Probably the OpenGL-ctypes work would make for an interesting presentation. Maybe something along the lines of "how to wrap large libraries with ctypes"? Or maybe even "why ctypes should become the default wrapping methodology for CPython" if we want to get a bit more fun with it. Or maybe go the other way and just do a tutorial on OpenGL programming (or even 3D programming in general, with a few scenegraph libraries).
I suppose I should maybe think about Cinemon as a presentation topic too, especially if the company's going to pick up the tab. Thing is that Cinemon doesn't really sell to other programmers it's an application, and a niche application at that. Fine as a short 10 or 15 minute talk, but not a full-blown presentation.

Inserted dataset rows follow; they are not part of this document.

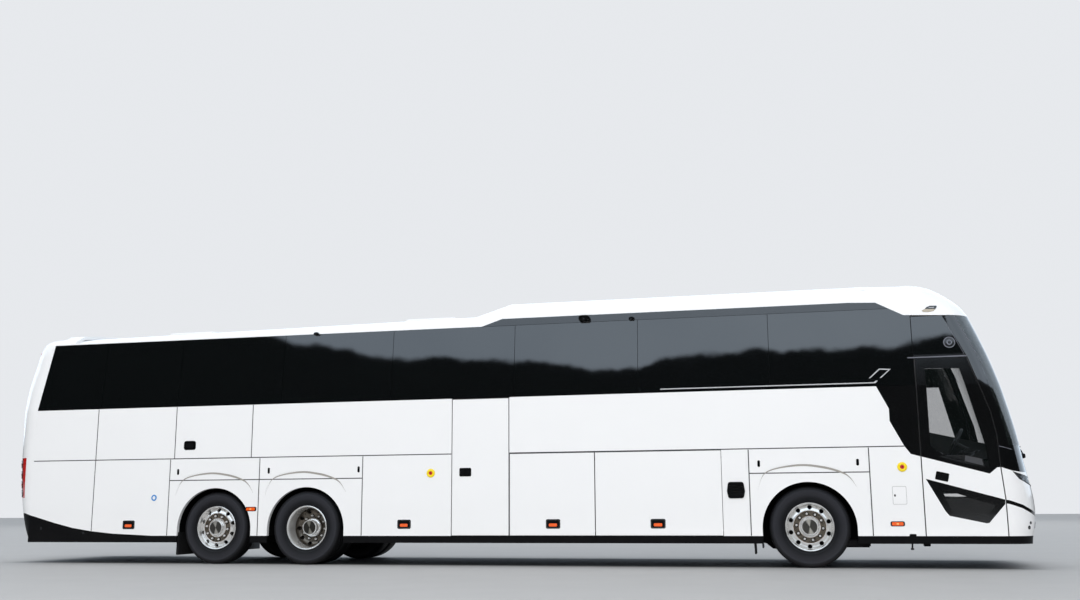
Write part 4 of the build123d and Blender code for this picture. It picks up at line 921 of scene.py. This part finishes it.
def driver_place():
    line = ((2.10, 1.02), (2.36, 1.02), (2.40, 1.36), (2.33, 1.46), (2.2, 1.50), (2.12, 1.44), (2.08, 1.2))
    piece = Mesh().plate(from_axle(line), -0.42, 0.98).make("dashboard", DASH, bevel=0.03, smooth=50)
    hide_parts("driver_station")
    hood = ((2.06, 1.47), (2.16, 1.56), (2.3, 1.53), (2.34, 1.46), (2.14, 1.46))
    Mesh().plate(from_axle(hood), 0.36, 0.84).make("instrument_hood", DASH, bevel=0.02, smooth=50)
    # Steering wheel, tilted back towards the driver
    at, turn = Vector((STEER + 2.02, 0.6, 1.62)), Matrix.Rotation(math.radians(-62), 3, "Y")

    def spot(r, a, up=0):
        return at + turn @ Vector((r * math.cos(a), r * math.sin(a), up))

    rim = Mesh().tube([spot(0.225, 2 * math.pi * i / 48) for i in range(49)], 0.014, 12)
    rim.make("steering_rim", LEATHER, smooth=50)
    spokes = Mesh()
    for a in (0.25, math.pi - 0.25, -math.pi / 2):
        spokes.tube([spot(0, 0, 0.01), spot(0.22, a)], 0.014, 8)
    spokes.tube([spot(0, 0, 0.02), spot(0, 0, -0.22)], 0.035, 16)
    hub = [spot(0.06, 2 * math.pi * i / 24, 0.03) for i in range(24)]
    low = [p - turn @ Vector((0, 0, 0.04)) for p in hub]
    spokes.take(hub + low, slab_faces(24)[:1] + slab_faces(24)[2:])
    spokes.make("steering_spokes", DASH, smooth=40)
    soft = Mesh()
    pillow(soft, (STEER + 1.65, 0.6, 1.452), (0.4, 0.5, 0.1))
    pillow(soft, (STEER + 1.435, 0.6, 1.83), (0.11, 0.5, 0.64), -6)
    pillow(soft, (STEER + 1.4, 0.6, 2.175), (0.09, 0.28, 0.13), -6, 3)
    seat = soft.make("driver_seat_pads", FABRIC, smooth=60)
    base = Mesh()
    for x0, x1, y0, y1, z0, z1 in (
        (1.5, 1.86, 0.42, 0.78, 1.01, 1.1),
        (1.55, 1.8, 0.48, 0.72, 1.1, 1.38),
        (1.46, 1.92, 0.36, 0.84, 1.36, 1.41),
    ):
        base.box((STEER + x0, y0, z0), (STEER + x1, y1, z1))
    base.make("driver_seat_base", DASH, bevel=0.015)


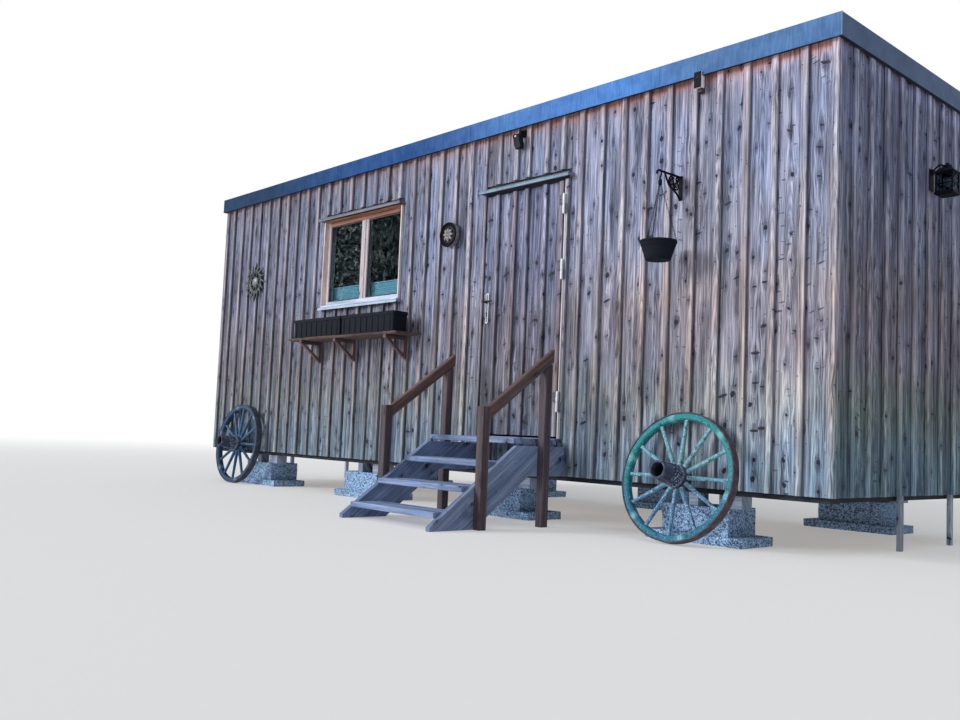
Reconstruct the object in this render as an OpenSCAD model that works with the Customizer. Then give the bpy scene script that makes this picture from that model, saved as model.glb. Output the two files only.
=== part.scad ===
// Flat-roofed timber cabin on stone piers, with an entrance stair, a flower shelf and two old
// wagon wheels that lean on its front. Millimetres.
// +X runs along the front towards the end with the lantern, +Y to the back, +Z up.
// The origin is on the ground, under the middle of the whole object's box.

/* [Body] */
// Length of the cladding, end to end
body_l = 7560; // [7540:10:7700]
// Depth of the cladding, front to back
body_d = 2550; // [2500:10:2700]
// Height of the roof edge above the lower edge of the cladding
body_h = 2900; // [2880:10:3000]
// Height of the lower edge of the cladding above the ground
ground_gap = 360; // [350:10:400]
// Thickness of the framed walls, without their cladding
wall_t = 140; // [120:5:160]
// Depth of the floor cassette between the beams and the floor boards
floor_t = 230; // [200:10:240]

/* [Cladding] */
// Thickness of the cladding boards
board_t = 22; // [20:1:24]
// How far the cover battens stand proud of the boards
batten_t = 22; // [18:1:26]
// Width of a cover batten
batten_w = 48; // [40:1:50]
// Spacing of the battens right of the door
pitch_right = 201.5; // [200:0.5:202]
// Spacing of the battens left of the door
pitch_left = 195.8; // [195:0.1:196]
// Spacing of the battens on the end walls
pitch_end = 218; // [214:0.5:219]

/* [Roof edge] */
// Height of the metal fascia
fascia_h = 150; // [120:5:180]
// Distance that the fascia stands proud of the battens
fascia_out = 35; // [30:1:45]
// Width of the metal cap on the roof's edge
cap_w = 145; // [130:5:160]

/* [Door] */
// Distance from the right end of the front to the door leaf's hinge edge
door_from_right = 2193; // [2190:1:2196]
// Width of the door leaf
door_w = 880; // [876:1:882]
// Height of the door leaf
door_h = 1957; // [1900:1:1960]
// Height of the leaf's lower edge above the cladding's lower edge
door_foot = 290; // [288:1:295]
// Thickness of the leaf without its cladding
door_core_t = 50; // [44:1:50]

/* [Window] */
// Distance from the right end of the front to the window's nearer edge
window_from_right = 4220; // [4215:1:4230]
// Clear width of the window between its reveals
window_w = 1240; // [1230:5:1250]
// Height of the clear opening's lower edge above the cladding's lower edge
window_foot = 1500; // [1500:1:1510]
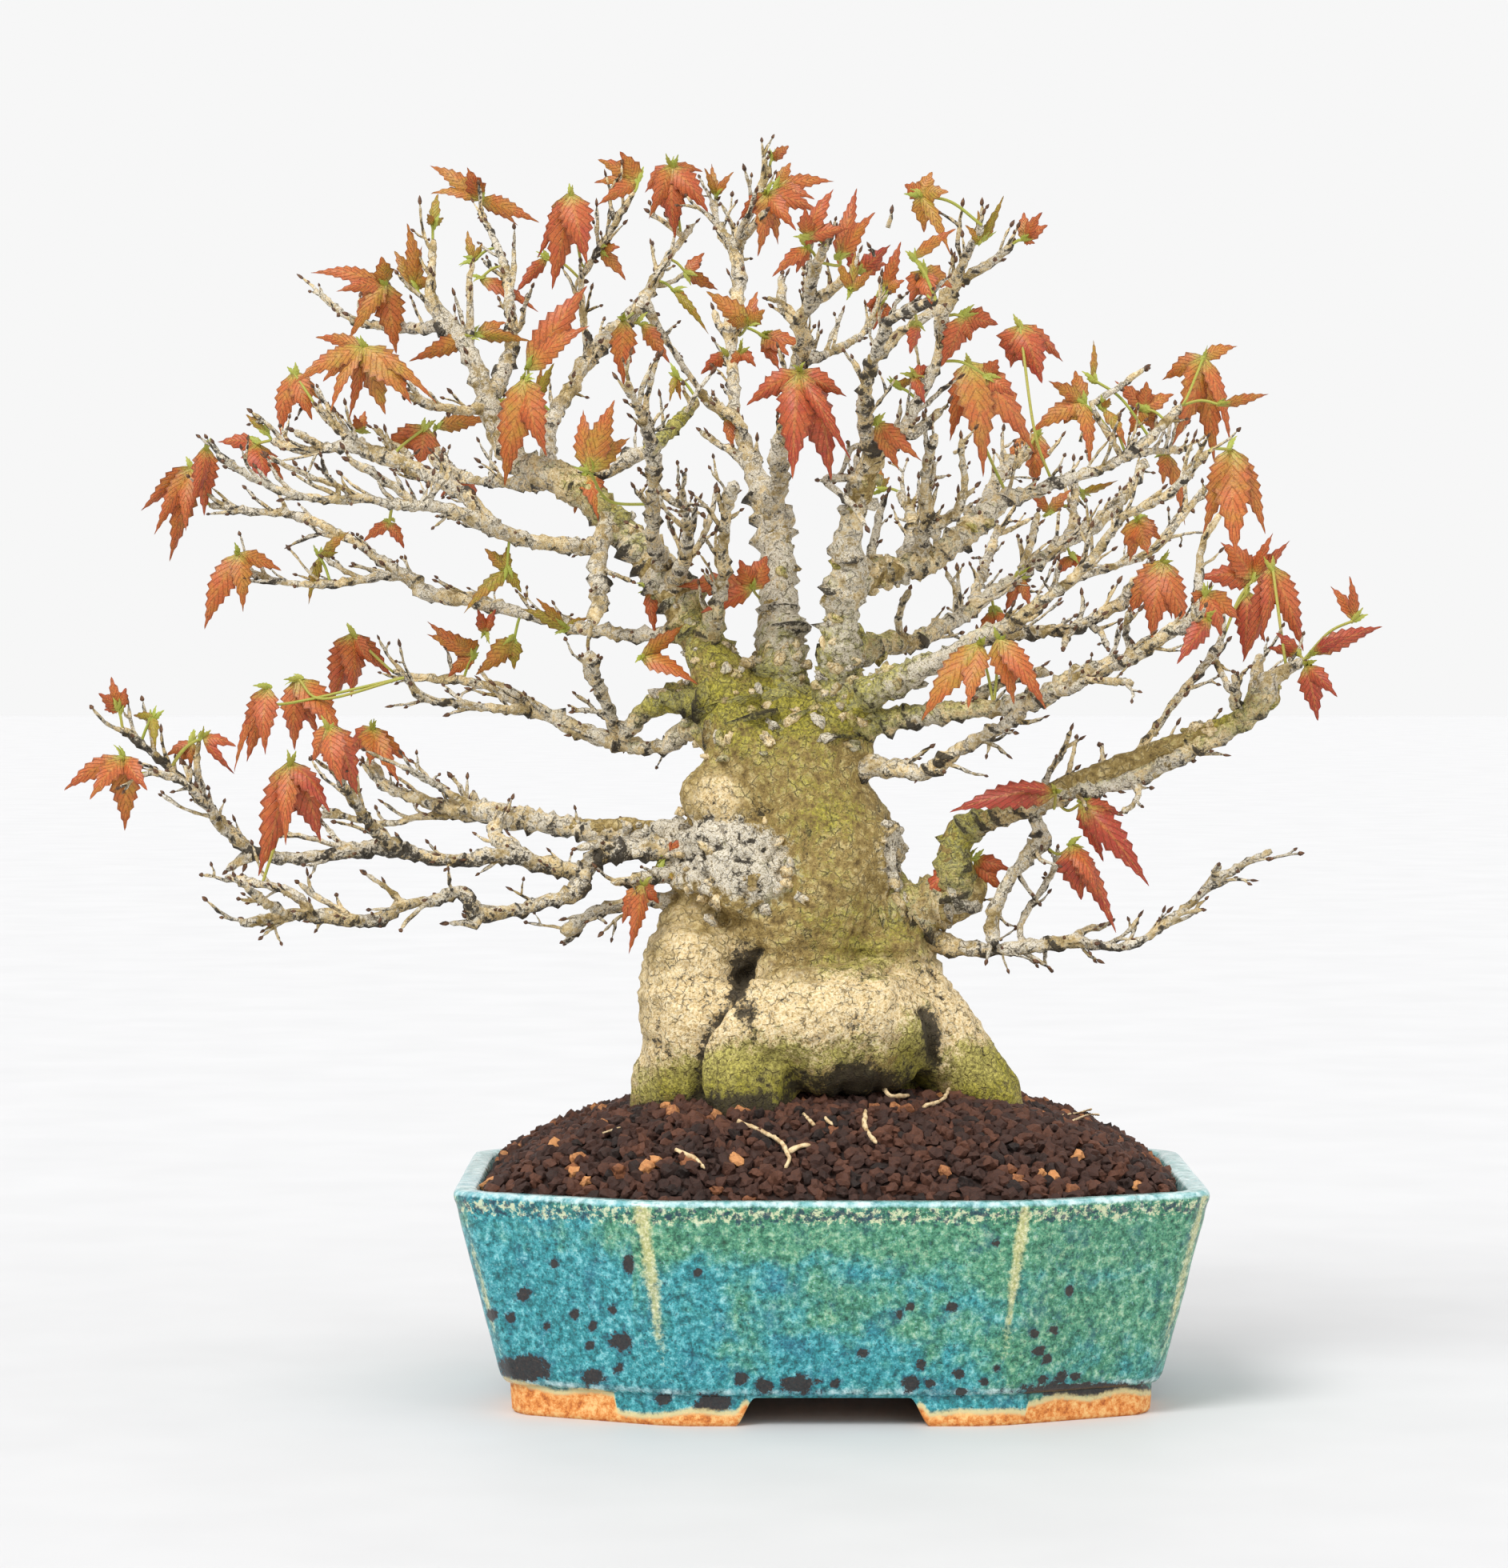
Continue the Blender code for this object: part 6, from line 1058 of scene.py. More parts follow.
def groove(x, z):
    """Depth of the worked lines at (x, z), and the painted shade that darkens their grooves."""
    total = 0.0
    dark = 0.0
    for line, depth, half in CREASES:
        near = 1e9
        for (ax, az), (bx, bz) in zip(line, line[1:]):
            run_x, run_z = bx - ax, bz - az
            share = ((x - ax) * run_x + (z - az) * run_z) / (run_x ** 2 + run_z ** 2)
            share = min(max(share, 0.0), 1.0)
            near = min(near, (x - ax - run_x * share) ** 2 + (z - az - run_z * share) ** 2)
        if near < 16 * half * half:
            strength = math.exp(-near / half ** 2)
            total += depth * strength
            dark += max(depth, 0.0) * strength
    return total, dark


def limb_depths(start, end, points):
    """Depth at each point of a limb, in step with the length along it."""
    lengths = [0.0]
    for (ax, az, _), (bx, bz, _) in zip(points, points[1:]):
        lengths.append(lengths[-1] + math.hypot(bx - ax, bz - az))
    return [start + (end - start) * length / lengths[-1] for length in lengths]


def nearest_stop(limbs, x, z):
    """The limb stop (x, z, depth, radius) that shows nearest to (x, z)."""
    return min((stop for stops in limbs for stop in stops), key=lambda s: (s[0] - x) ** 2 + (s[1] - z) ** 2)


def place_limbs():
    """Every limb as (x, z, depth, radius) stops, each starting at its parent's depth."""
    placed = {}
    for name, (parent, end, points) in LIMBS.items():
        start = nearest_stop([placed[parent]], *points[0][:2])[2] if parent else 0.0
        depths = limb_depths(start, end, points)
        placed[name] = [(x, z, depth, radius) for (x, z, radius), depth in zip(points, depths)]
    return placed


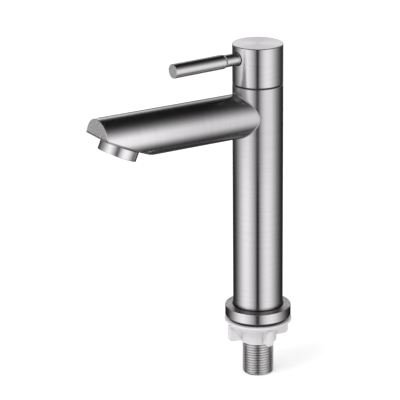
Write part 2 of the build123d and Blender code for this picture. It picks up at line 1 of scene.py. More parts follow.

TwistedSNMP might be interesting to people, especially as by spring we should have a version running on PySNMP 4.x. Still, the API is pretty darn simple for TwistedSNMP... not a lot of material beyond "call one of these 4 or 5 methods, thank-you".
Maybe something along the lines of a meta-demo of some significant subset of the 3D packages in the Python 3D Software Collection, more of a eye-candy-ish excitement-building thing, get more people interested in doing fun high-intensity stuff with Python. That'd definitely require having a working laptop :) . It'd also be mostly organisational, taking time away from working on projects, rather than letting me focus on one. Still, would be nice to see it... maybe someone else will have the time to organise it.
Maybe try submitting a few proposals, see which ones get selected. Hmm, maybe a few tutorials (on whichever "deep" topics aren't already taken), a demo (OpenGL), and a couple of presentations (ctypes, Cinemon)? Tutorials are pretty easy to put together. The demo will just sort of fall out of the work on OpenGL-ctypes/OpenGLContext (hopefully).
Enough for tonight. I have a few months to think about it. No reason to decide right now.